Did you know Alfred Whitehead, the philatelist? Do you realize that he was better known internationally as a stamp collector than as a musician? Did you know that he had one of the largest stamp collections in Canada, especially of the Squared-circle stamps of Canada, and that he wrote a book on that same subject—a book which required a second printing? Did you know he was a renowned authority on Pepys, the diarist, and he lectured far and wide on that subject, also?

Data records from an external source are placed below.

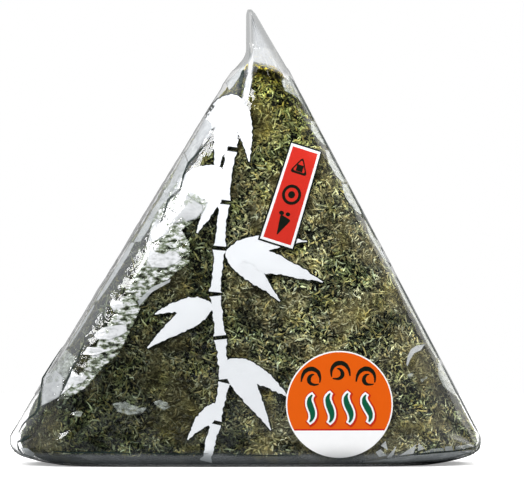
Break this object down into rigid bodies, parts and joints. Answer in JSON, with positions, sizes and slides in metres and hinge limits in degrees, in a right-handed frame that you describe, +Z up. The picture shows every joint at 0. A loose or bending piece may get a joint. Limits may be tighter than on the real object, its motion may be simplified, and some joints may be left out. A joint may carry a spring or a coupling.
{
  "type": "wrapped onigiri rice ball",
  "caption": "Triangular rice ball wrapped in dark seaweed and sealed in clear film, with a gathered film peak on top and a round flavour sticker low on the front.",
  "frame": {"origin": "middle of the base, on the surface that the pack stands on", "axes": "+Z up towards the film peak, +X along the base to the right as seen from the front, -Y out of the printed front"},
  "size_m": [0.098, 0.0335, 0.095],
  "materials": {
    "wrapped_seaweed": "satin",
    "sticker_face": "satin",
    "clear_film": "gloss",
    "white_print": "gloss",
    "red_label": "gloss"
  },
  "bodies": {
    "root": {"film_pack": "wrapped_seaweed", "round_sticker": "sticker_face"}
  },
  "joints": []
}
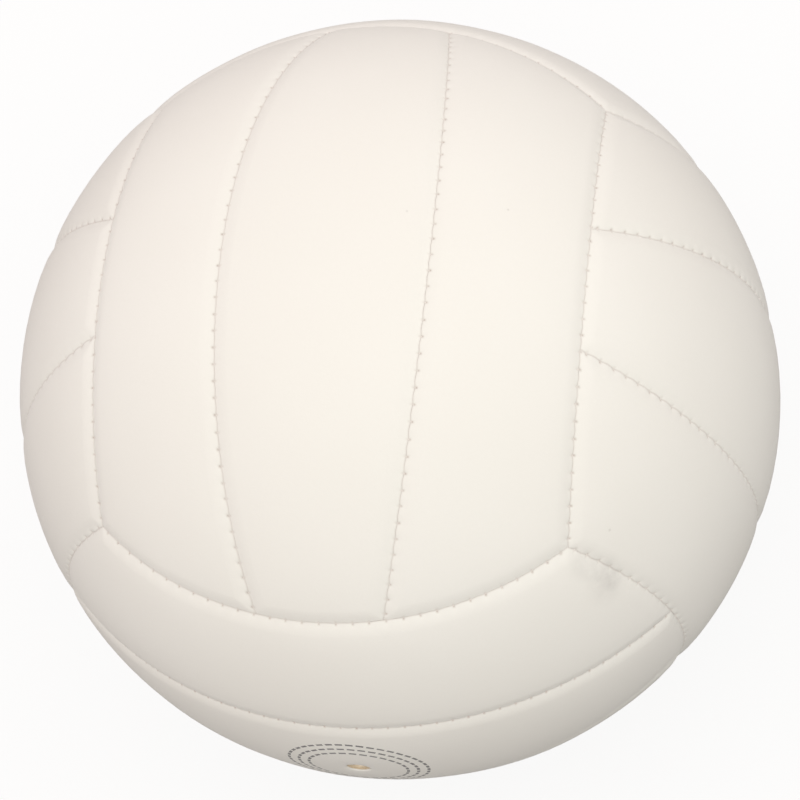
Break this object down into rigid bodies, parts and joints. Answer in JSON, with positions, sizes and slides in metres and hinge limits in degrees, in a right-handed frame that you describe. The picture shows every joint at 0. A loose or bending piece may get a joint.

Did you know Alfred Whitehead, the artist? From around 1940 until his death in April of this year, he was an avid painter. Never content to tread water, artistically, he was constantly exploring new avenues of expression in this field. The influence of his friend, A. Y. Jackson, is perhaps perceivable in his early paintings, done during Whitehead's twenty-five years in Montreal while he was organist and choir director of Christ Church Cathedral. After his move to Sackville, the later influences of his close friends, Lawren Harris as well as Ted Pulford and David Silverberg, sent him off on other tangents, but all indelibly the work of Alfred Whitehead.

Finally, did you know Alfred Whitehead, the man? A diminutive, stocky lion, possessed of a wit capable of embracing every subject from the sublime to the obscene, a brilliant conversationist—I use the term "conversationist" as opposed to "conversationalist," knowing Whitehead's love for economy of words and space—for instance, "contra-puntist" was right; "contrapultalist" wrong. He was a man very knowledgeable of the past and of the present, and often of the future.

He and his wife, Amy, were the ultimate in kindness to the many friends who found their way to their door. They showed—and Mrs. Whitehead still shows—an uncanny insight into, and interest in, the cultural and academic life of Mount Allison.

I have revealed to you only a few sides of the Alfred Whitehead I knew. Many former students—and many are here—could reveal other facets of this man and his kaleidoscopic interests and talents, and influences on their lives.

I feel privileged to have shared these few reminiscences with you. And Mount Allison is proud to dedicate this fine new Music Library in fond memory of so great a man.